Exercise details: Write out, word for word, only the data from its first line to the line containing "PRINT_X, PRINT_Z = RING.x".

Exercise materials:
——
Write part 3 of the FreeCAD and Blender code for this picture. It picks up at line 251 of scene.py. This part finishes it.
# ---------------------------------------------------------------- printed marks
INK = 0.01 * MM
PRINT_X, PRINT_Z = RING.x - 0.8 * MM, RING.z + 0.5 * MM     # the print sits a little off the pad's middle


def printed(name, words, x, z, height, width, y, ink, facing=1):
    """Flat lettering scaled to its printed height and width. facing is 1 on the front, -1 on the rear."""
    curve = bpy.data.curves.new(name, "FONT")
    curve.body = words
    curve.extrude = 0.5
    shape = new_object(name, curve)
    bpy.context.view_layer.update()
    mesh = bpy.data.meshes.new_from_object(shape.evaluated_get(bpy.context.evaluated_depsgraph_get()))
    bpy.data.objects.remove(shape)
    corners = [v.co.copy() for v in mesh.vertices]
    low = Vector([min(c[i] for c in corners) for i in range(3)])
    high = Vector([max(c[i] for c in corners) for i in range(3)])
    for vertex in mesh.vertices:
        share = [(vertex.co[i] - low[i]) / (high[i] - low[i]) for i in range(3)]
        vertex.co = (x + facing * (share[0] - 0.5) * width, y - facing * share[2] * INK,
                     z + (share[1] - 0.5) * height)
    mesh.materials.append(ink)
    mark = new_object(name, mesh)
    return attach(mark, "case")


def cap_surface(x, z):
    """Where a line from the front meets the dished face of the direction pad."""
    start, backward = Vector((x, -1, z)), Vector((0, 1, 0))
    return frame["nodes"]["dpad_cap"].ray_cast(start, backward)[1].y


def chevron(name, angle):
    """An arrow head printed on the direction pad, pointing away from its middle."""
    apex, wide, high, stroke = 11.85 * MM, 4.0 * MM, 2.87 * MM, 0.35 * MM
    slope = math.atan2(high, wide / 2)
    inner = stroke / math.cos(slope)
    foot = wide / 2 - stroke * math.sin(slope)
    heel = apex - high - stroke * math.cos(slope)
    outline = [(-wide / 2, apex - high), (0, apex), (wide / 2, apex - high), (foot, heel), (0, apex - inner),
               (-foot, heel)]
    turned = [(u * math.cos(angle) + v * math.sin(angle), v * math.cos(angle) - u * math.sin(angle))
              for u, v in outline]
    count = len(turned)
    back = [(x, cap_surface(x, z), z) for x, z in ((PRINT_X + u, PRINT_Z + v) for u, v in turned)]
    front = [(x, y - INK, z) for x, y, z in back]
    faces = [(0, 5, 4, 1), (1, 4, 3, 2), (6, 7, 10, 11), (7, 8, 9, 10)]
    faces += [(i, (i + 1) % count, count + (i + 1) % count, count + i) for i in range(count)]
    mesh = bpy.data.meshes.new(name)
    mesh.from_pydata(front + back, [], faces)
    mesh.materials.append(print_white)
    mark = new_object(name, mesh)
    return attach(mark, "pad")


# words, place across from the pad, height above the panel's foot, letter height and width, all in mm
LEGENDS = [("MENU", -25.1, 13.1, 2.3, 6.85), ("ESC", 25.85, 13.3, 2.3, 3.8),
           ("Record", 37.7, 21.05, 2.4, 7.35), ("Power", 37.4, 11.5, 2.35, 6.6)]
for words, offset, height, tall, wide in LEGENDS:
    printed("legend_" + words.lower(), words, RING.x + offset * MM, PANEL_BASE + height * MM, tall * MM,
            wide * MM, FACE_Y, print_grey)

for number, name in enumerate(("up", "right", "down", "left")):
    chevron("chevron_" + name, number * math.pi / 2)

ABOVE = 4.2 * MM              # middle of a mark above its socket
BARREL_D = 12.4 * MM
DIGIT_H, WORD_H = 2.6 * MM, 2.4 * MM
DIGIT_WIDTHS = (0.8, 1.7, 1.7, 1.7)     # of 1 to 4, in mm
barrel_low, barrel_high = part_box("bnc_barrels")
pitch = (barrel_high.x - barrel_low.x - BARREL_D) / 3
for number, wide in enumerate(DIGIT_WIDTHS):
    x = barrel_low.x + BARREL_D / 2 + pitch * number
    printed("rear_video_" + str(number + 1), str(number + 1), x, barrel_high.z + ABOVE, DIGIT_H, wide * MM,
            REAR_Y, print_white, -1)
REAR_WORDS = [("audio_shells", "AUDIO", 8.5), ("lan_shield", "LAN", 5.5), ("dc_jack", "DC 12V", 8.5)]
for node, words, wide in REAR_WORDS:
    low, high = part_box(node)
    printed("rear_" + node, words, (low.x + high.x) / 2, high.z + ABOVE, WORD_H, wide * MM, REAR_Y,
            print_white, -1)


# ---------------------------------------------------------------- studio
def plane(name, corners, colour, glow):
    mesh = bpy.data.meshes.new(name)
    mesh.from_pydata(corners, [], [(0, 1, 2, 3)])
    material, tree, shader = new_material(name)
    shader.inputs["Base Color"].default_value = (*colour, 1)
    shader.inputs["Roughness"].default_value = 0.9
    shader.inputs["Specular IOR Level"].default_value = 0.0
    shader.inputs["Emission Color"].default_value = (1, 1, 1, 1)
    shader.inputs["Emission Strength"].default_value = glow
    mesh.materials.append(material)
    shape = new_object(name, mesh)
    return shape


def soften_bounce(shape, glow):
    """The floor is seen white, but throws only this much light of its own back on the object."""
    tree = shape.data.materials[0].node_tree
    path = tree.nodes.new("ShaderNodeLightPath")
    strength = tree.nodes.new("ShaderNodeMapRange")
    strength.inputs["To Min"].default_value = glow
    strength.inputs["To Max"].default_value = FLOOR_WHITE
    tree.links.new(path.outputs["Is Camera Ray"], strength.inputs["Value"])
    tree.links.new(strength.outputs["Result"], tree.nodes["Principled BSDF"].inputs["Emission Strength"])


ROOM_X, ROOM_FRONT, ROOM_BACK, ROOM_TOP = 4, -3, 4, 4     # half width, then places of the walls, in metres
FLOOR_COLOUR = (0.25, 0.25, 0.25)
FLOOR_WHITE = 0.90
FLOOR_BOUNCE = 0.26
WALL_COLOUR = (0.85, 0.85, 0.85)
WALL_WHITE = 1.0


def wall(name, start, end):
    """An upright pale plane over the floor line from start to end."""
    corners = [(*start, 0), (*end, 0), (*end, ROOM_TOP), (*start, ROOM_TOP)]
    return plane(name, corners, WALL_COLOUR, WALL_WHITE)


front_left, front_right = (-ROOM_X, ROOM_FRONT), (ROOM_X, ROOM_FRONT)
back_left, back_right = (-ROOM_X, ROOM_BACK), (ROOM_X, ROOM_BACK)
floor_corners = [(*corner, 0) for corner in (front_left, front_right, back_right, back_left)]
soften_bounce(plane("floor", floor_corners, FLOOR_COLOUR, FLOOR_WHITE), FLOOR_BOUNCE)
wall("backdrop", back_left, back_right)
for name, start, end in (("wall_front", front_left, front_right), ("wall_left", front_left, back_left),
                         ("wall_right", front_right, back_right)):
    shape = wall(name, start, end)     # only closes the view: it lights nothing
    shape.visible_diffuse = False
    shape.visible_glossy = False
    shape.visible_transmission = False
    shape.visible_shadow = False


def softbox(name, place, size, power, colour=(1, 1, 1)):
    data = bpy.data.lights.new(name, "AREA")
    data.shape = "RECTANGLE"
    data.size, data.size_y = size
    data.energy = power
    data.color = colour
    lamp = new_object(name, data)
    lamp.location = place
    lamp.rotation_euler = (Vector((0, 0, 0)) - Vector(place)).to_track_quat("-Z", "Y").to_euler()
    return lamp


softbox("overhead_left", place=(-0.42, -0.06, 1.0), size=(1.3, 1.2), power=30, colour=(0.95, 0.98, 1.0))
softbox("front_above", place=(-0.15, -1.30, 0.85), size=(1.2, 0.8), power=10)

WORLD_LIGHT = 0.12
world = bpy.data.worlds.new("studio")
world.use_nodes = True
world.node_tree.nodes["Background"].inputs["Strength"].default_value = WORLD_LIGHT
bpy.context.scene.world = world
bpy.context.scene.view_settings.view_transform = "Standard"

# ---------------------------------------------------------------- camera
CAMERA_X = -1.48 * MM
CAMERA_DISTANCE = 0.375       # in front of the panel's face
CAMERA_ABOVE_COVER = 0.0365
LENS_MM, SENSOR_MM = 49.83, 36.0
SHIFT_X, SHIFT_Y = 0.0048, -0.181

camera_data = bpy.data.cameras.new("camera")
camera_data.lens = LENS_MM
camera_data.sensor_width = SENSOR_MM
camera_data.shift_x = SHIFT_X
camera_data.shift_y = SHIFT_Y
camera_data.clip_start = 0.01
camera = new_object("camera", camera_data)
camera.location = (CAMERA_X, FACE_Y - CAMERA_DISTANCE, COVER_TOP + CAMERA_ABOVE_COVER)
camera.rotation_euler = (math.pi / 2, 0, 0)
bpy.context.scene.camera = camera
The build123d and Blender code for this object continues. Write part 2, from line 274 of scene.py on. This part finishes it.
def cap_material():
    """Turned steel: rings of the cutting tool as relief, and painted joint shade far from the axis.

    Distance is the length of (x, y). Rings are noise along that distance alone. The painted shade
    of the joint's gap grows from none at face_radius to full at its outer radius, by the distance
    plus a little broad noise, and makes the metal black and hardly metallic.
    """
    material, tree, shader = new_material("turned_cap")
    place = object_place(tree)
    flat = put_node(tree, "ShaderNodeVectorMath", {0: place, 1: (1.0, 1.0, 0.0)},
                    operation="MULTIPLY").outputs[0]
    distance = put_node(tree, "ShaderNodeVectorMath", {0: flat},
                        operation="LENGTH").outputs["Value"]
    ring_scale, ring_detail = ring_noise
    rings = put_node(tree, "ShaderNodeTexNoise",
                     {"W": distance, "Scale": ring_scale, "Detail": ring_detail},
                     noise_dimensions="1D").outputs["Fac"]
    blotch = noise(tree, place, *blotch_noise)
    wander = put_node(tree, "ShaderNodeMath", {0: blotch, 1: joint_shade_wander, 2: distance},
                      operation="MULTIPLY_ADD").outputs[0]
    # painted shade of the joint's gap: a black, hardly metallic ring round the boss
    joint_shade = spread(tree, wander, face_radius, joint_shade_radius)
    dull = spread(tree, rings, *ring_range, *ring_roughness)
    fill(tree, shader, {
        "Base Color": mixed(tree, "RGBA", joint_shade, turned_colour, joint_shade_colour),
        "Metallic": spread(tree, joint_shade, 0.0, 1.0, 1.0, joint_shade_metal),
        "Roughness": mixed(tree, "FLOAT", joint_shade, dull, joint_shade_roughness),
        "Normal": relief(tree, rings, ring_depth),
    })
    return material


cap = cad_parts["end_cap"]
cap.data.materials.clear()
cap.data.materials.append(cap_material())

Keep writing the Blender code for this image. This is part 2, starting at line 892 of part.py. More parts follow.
——
Solution:
Write part 3 of the FreeCAD and Blender code for this picture. It picks up at line 251 of scene.py. This part finishes it.
# ---------------------------------------------------------------- printed marks
INK = 0.01 * MM
PRINT_X, PRINT_Z = RING.x - 0.8 * MM, RING.z + 0.5 * MM     # the print sits a little off the pad's middle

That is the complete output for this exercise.